§ Your objective
Search the data below for "Blender"; list each line that holds it.

§ Raw data
--------

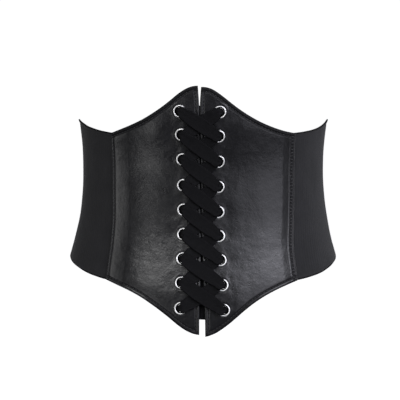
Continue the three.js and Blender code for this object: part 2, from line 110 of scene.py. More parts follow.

--------

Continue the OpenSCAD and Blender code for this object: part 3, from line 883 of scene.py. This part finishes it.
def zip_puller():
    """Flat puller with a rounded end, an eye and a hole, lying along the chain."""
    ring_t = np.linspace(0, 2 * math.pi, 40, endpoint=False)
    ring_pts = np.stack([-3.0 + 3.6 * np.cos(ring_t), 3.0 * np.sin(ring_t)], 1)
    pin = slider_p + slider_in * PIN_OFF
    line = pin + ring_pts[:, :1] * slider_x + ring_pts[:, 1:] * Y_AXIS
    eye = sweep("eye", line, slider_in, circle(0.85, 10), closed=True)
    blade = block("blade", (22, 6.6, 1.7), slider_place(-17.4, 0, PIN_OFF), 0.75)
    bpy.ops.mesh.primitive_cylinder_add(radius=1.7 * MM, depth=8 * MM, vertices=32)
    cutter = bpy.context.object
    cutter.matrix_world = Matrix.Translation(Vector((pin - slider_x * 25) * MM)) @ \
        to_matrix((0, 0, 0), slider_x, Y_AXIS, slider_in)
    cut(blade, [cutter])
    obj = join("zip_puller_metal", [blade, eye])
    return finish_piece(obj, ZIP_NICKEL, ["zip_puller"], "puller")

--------

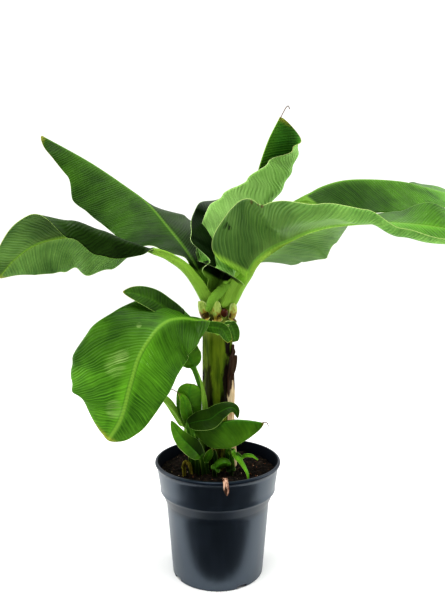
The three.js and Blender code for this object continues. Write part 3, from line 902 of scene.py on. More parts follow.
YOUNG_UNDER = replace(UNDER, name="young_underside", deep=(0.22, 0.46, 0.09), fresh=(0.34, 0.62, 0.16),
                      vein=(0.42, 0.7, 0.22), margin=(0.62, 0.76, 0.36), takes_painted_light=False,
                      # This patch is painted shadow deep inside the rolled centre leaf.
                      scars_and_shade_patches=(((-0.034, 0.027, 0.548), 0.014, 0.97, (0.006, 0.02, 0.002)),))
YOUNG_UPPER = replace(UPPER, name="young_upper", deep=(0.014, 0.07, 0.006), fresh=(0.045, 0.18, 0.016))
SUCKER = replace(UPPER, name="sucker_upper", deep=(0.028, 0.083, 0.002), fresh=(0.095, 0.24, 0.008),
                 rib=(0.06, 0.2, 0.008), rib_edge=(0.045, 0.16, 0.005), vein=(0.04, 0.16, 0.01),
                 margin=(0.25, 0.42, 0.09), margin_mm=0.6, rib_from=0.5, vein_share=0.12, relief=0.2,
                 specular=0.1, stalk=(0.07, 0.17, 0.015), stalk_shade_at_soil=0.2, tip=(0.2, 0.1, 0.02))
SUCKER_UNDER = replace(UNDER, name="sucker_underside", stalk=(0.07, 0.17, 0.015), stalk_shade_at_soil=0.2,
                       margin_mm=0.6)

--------

§ Finished answer
Continue the three.js and Blender code for this object: part 2, from line 110 of scene.py. More parts follow.
Continue the OpenSCAD and Blender code for this object: part 3, from line 883 of scene.py. This part finishes it.
The three.js and Blender code for this object continues. Write part 3, from line 902 of scene.py on. More parts follow.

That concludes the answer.